Object modeling scripts:
________________________________________

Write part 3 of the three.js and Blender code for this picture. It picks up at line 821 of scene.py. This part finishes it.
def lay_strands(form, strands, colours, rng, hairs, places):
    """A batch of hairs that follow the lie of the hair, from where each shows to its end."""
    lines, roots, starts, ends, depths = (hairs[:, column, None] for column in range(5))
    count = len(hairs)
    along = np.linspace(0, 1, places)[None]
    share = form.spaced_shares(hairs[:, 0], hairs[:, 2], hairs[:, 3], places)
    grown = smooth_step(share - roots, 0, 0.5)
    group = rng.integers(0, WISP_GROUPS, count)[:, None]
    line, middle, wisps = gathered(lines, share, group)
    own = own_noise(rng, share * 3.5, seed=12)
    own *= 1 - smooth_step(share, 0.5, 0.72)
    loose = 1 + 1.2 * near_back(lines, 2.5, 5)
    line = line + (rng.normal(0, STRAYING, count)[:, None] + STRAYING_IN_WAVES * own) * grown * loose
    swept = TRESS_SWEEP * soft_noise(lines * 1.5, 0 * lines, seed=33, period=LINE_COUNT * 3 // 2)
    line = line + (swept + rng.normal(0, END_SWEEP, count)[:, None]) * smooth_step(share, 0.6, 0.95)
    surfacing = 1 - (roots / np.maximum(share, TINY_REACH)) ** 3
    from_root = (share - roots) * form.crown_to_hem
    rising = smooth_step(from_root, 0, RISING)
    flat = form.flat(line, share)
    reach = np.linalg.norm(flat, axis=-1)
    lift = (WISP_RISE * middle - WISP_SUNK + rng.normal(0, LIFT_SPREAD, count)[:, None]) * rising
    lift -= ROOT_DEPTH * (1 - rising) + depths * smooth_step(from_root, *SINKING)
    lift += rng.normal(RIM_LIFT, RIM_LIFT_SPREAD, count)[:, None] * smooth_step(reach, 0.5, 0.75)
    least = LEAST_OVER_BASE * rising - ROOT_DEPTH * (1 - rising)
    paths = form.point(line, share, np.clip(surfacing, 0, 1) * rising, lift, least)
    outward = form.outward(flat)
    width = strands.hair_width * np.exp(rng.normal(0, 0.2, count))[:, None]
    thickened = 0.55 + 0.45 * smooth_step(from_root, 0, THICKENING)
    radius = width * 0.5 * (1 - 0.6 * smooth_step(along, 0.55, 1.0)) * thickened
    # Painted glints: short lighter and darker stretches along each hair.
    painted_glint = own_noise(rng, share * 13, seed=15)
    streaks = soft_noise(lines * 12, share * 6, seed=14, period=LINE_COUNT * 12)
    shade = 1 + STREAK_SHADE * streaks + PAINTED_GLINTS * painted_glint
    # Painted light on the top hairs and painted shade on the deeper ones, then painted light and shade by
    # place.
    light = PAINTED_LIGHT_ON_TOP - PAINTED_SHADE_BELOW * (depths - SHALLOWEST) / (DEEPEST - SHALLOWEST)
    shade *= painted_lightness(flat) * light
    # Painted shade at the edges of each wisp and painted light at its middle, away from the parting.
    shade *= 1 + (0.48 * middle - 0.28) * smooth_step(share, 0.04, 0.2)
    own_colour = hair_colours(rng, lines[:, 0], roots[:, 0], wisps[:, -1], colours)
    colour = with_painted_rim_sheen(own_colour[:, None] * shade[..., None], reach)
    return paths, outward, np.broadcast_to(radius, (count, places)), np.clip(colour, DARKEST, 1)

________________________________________

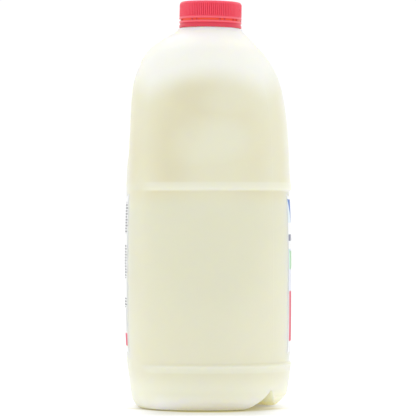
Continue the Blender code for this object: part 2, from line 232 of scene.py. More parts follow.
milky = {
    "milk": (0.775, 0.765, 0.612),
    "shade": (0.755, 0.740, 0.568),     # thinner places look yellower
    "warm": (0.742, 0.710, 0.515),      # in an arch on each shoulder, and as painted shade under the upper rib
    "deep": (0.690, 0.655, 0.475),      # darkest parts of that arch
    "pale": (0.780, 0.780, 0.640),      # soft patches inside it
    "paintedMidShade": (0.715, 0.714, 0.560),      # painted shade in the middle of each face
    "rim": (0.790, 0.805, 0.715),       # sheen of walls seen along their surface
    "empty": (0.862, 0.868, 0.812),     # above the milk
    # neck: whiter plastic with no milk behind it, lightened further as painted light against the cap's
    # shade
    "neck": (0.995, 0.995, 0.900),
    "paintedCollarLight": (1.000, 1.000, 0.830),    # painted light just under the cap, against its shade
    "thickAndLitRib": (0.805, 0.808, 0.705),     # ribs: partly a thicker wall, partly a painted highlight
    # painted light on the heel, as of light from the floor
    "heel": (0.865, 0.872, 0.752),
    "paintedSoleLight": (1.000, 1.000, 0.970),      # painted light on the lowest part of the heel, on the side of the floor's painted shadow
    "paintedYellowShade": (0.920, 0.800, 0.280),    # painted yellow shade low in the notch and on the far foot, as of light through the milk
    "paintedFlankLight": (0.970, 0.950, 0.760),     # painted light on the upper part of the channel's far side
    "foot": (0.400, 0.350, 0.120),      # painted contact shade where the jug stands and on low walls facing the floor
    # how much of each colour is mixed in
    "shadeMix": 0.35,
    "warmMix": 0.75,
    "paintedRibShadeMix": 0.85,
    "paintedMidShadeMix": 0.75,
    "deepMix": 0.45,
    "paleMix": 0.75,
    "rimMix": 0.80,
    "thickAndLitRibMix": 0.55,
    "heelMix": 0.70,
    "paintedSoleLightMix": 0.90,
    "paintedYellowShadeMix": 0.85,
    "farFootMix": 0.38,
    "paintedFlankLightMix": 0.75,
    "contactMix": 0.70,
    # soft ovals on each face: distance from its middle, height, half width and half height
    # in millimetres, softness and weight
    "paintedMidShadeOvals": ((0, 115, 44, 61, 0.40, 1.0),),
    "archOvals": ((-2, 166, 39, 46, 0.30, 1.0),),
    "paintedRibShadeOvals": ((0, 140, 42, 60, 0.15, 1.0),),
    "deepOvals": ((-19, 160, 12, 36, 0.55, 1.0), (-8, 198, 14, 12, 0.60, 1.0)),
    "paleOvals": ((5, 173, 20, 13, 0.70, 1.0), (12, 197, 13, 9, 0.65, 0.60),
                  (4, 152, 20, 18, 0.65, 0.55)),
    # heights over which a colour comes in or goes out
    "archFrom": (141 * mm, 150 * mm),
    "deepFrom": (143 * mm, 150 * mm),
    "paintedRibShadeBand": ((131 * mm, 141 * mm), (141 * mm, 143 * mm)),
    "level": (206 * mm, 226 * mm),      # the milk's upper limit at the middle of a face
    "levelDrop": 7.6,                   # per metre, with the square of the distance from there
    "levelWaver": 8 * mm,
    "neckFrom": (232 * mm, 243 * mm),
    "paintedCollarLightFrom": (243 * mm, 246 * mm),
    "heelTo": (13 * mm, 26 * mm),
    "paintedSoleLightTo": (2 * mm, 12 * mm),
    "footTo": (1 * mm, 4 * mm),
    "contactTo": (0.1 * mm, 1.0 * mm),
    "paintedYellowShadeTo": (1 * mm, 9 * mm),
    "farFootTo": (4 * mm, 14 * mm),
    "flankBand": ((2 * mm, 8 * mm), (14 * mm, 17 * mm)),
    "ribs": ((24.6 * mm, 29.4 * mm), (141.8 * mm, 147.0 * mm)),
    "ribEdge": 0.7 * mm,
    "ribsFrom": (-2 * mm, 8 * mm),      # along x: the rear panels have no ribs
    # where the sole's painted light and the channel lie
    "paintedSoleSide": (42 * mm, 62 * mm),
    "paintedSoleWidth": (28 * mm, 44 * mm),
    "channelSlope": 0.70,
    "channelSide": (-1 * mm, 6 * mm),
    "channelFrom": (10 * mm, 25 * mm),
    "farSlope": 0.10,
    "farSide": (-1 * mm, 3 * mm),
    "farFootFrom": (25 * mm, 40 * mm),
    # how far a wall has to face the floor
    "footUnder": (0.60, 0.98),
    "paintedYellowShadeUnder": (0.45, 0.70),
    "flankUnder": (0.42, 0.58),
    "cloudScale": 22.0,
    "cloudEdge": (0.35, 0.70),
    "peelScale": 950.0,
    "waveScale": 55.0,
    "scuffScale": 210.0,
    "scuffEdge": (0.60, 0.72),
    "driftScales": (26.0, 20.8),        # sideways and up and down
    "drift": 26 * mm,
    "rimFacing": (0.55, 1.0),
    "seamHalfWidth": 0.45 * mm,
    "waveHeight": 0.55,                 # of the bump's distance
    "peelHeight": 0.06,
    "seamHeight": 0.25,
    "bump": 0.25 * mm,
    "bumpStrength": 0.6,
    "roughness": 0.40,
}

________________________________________

Directions for this task:
Give only the number of lines in the preceding material that contain the string "follow".

Result for this exercise:
2